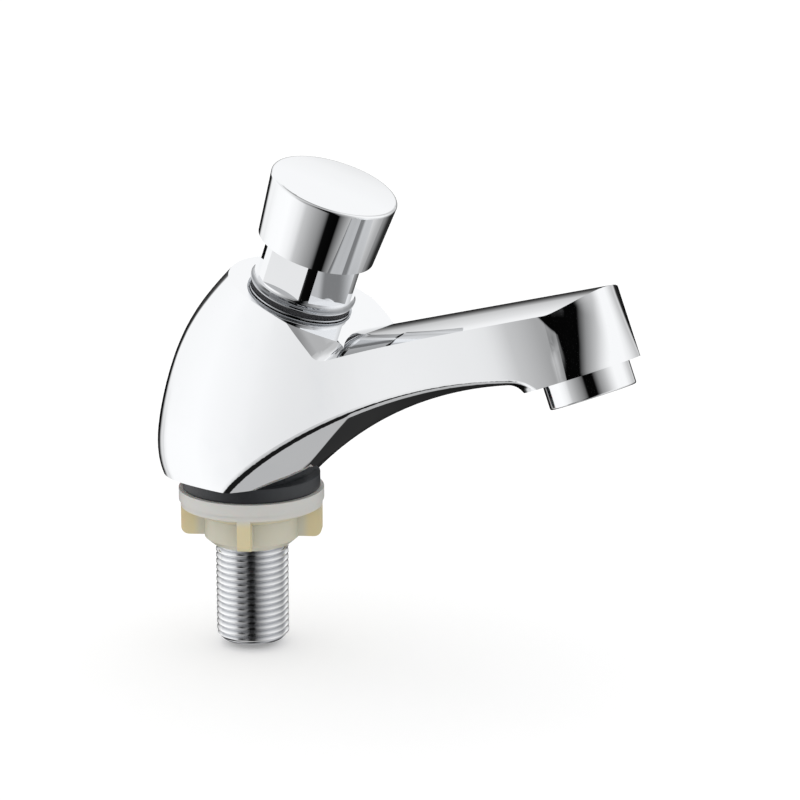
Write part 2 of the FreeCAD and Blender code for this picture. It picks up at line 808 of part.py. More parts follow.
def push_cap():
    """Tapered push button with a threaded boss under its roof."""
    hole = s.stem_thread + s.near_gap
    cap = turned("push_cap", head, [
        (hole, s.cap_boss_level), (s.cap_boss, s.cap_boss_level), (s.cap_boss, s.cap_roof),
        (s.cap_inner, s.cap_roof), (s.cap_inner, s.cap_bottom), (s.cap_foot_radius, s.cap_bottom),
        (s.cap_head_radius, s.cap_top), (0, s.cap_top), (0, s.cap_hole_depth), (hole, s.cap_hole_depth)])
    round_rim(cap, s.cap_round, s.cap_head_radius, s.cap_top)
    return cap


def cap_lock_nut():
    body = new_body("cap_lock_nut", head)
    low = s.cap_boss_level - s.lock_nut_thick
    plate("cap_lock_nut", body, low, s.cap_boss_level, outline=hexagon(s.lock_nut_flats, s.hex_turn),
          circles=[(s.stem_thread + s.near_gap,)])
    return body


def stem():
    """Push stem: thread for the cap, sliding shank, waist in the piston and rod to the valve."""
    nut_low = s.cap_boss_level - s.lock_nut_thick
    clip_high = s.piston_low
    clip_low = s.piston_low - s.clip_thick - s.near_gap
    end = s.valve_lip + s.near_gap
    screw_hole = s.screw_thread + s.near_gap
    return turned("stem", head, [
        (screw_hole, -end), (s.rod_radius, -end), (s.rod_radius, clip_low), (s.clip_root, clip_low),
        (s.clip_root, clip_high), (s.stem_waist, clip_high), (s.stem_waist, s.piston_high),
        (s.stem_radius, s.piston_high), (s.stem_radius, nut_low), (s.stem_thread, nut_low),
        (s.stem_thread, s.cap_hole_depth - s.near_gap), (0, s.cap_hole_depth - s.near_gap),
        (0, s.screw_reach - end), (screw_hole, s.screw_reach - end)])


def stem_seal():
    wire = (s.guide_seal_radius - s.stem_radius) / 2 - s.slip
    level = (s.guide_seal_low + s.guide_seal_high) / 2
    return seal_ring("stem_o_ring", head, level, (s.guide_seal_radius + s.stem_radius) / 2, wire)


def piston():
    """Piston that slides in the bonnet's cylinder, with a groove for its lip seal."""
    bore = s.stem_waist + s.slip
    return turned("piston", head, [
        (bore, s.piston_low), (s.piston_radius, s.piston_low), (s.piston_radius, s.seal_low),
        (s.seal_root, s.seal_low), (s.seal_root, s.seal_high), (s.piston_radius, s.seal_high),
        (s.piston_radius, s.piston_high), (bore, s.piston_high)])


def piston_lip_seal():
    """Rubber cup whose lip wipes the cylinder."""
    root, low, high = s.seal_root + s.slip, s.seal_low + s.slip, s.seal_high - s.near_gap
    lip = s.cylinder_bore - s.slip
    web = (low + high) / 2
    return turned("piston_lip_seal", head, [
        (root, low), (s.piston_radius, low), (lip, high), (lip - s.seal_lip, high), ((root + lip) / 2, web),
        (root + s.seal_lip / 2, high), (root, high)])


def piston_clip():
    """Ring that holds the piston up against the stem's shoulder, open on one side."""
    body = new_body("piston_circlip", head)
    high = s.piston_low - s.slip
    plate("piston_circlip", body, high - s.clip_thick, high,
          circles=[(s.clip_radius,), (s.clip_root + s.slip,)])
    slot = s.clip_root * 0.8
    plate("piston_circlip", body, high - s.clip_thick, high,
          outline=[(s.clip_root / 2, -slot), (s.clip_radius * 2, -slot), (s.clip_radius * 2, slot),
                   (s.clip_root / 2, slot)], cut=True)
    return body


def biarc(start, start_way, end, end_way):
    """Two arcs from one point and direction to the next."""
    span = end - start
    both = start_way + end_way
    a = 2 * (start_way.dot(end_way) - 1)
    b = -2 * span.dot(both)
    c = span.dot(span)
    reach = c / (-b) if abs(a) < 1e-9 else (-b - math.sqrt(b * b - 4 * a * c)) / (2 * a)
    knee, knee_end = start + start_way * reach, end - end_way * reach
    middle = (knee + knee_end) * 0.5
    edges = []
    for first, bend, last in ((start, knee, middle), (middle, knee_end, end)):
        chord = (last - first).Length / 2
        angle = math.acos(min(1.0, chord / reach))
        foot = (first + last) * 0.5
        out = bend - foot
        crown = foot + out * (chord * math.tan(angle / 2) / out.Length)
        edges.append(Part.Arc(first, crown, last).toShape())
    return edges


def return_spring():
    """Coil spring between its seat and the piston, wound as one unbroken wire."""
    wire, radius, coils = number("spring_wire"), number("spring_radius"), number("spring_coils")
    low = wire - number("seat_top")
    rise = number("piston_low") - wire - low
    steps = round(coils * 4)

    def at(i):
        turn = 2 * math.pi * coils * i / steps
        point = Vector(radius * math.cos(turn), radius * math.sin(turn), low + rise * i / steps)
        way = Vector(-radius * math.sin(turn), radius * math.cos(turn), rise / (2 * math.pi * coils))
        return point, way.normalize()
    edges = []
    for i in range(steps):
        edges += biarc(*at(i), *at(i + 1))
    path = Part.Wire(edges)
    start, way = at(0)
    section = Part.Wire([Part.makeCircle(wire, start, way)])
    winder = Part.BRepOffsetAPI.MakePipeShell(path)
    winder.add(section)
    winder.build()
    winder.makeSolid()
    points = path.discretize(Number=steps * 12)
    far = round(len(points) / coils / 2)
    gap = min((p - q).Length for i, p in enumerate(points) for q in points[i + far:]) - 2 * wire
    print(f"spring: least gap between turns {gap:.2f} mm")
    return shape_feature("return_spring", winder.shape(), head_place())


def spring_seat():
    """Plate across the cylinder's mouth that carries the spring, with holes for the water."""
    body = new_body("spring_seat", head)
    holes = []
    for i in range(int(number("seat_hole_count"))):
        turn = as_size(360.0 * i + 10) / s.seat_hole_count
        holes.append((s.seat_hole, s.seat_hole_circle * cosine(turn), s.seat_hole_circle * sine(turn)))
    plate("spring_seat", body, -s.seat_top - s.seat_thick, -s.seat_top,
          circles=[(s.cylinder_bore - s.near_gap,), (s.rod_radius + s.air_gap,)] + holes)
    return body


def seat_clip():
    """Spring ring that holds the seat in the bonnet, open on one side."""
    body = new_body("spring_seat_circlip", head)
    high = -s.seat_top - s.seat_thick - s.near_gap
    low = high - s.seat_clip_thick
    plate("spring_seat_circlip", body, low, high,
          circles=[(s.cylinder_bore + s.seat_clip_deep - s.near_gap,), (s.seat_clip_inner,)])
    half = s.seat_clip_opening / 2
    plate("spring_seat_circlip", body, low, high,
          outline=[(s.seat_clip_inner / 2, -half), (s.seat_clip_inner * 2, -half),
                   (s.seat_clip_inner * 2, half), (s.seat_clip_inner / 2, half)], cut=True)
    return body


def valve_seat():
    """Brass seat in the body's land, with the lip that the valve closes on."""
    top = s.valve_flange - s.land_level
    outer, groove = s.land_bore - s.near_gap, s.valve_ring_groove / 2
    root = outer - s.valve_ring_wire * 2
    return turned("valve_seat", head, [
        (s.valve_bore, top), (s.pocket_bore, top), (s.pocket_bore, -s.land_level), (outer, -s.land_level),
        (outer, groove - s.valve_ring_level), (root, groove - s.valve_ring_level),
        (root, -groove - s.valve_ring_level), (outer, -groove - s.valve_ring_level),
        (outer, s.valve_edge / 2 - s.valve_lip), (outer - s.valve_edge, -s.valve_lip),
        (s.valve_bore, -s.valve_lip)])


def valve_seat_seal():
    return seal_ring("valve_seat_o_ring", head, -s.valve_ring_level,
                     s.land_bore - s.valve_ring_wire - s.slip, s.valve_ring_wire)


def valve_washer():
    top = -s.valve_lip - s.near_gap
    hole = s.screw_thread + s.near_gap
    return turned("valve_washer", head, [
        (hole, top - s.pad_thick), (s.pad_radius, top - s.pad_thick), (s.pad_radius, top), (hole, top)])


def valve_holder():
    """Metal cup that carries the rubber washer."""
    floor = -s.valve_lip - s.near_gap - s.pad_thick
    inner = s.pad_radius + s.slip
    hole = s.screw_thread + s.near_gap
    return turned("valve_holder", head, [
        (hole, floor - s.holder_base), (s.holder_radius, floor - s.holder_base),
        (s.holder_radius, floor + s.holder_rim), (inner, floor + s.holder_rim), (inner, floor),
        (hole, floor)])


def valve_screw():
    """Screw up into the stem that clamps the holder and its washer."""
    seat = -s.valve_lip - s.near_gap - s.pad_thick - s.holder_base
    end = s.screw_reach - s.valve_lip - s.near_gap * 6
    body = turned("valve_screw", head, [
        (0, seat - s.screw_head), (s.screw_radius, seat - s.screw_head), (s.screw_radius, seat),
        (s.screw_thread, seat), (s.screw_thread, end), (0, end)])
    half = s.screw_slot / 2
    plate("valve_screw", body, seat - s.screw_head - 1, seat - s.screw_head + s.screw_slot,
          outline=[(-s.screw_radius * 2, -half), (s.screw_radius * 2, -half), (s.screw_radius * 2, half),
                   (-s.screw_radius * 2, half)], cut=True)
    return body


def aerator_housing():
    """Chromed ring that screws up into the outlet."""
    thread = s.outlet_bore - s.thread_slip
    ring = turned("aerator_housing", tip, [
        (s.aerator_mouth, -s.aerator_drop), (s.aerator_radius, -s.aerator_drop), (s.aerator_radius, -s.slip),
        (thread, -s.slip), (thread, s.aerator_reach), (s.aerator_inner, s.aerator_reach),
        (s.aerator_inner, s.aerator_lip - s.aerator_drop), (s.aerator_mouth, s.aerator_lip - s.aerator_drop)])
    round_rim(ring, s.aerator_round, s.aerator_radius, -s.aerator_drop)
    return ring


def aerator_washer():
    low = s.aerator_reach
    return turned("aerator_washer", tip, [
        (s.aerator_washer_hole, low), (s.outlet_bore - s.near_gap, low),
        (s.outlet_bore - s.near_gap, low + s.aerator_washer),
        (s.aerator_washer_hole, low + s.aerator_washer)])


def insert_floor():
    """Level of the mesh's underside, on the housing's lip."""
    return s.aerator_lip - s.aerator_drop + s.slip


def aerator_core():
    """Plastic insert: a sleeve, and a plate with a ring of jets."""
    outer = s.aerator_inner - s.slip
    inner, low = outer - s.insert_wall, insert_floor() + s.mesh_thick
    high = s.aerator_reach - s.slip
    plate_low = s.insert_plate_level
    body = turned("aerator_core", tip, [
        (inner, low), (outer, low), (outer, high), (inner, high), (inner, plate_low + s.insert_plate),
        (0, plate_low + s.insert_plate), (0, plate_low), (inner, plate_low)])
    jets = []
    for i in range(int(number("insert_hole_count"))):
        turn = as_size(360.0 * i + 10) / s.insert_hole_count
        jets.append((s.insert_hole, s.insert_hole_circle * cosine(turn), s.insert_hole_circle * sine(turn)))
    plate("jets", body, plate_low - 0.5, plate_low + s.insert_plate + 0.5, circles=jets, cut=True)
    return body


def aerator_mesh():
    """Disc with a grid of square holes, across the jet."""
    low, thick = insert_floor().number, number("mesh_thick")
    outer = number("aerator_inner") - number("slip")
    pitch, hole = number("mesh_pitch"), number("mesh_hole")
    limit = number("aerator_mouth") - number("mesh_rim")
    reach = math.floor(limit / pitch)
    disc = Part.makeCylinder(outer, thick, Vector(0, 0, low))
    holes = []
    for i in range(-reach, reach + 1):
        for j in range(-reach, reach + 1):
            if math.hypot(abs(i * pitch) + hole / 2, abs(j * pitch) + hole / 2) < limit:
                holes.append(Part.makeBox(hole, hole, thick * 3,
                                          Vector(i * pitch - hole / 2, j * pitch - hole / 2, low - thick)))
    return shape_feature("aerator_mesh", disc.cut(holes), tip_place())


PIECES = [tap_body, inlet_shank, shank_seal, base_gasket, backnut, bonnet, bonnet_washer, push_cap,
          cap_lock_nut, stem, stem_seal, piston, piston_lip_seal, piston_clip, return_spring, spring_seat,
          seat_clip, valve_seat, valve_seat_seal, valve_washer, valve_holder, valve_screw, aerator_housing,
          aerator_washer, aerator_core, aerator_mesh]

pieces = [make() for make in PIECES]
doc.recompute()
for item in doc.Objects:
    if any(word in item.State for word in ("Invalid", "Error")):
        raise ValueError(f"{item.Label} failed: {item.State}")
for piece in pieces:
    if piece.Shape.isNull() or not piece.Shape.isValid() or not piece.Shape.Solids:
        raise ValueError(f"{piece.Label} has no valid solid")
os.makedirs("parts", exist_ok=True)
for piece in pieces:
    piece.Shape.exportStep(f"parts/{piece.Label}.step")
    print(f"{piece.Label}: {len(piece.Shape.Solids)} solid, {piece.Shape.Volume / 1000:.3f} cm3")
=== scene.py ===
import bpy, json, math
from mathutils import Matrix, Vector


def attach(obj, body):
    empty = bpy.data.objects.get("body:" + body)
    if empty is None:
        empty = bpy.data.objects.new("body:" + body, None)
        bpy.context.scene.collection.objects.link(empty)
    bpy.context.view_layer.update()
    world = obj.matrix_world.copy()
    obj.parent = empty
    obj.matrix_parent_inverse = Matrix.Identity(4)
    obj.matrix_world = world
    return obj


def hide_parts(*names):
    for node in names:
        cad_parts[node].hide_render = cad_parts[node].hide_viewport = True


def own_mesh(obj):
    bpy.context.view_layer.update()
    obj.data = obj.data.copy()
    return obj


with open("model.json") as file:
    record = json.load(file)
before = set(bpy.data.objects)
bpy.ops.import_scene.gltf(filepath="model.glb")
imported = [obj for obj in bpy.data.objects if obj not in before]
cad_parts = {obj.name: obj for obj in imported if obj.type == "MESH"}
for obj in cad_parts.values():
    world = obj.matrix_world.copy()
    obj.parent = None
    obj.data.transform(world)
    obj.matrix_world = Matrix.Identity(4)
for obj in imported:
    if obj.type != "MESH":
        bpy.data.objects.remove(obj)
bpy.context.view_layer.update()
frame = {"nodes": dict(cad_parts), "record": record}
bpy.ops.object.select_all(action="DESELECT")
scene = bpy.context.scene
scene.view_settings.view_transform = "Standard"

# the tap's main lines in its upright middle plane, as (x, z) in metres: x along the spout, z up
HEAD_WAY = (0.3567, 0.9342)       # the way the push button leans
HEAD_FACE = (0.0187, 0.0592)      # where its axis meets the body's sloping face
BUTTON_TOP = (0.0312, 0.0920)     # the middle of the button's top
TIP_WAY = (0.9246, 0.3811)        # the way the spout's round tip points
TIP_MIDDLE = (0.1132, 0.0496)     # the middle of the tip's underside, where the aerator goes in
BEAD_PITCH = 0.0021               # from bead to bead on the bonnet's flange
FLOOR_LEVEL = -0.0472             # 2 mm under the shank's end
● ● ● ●
(EXERCISE DETAILS): Transcribe, exactly and exclusively, the run of lines that opens with the line bearing "pieces = [make() for make in PIECES]" and closes with the line bearing "obj.matrix_world = world".

(REPLY):
pieces = [make() for make in PIECES]
doc.recompute()
for item in doc.Objects:
    if any(word in item.State for word in ("Invalid", "Error")):
        raise ValueError(f"{item.Label} failed: {item.State}")
for piece in pieces:
    if piece.Shape.isNull() or not piece.Shape.isValid() or not piece.Shape.Solids:
        raise ValueError(f"{piece.Label} has no valid solid")
os.makedirs("parts", exist_ok=True)
for piece in pieces:
    piece.Shape.exportStep(f"parts/{piece.Label}.step")
    print(f"{piece.Label}: {len(piece.Shape.Solids)} solid, {piece.Shape.Volume / 1000:.3f} cm3")
=== scene.py ===
import bpy, json, math
from mathutils import Matrix, Vector


def attach(obj, body):
    empty = bpy.data.objects.get("body:" + body)
    if empty is None:
        empty = bpy.data.objects.new("body:" + body, None)
        bpy.context.scene.collection.objects.link(empty)
    bpy.context.view_layer.update()
    world = obj.matrix_world.copy()
    obj.parent = empty
    obj.matrix_parent_inverse = Matrix.Identity(4)
    obj.matrix_world = world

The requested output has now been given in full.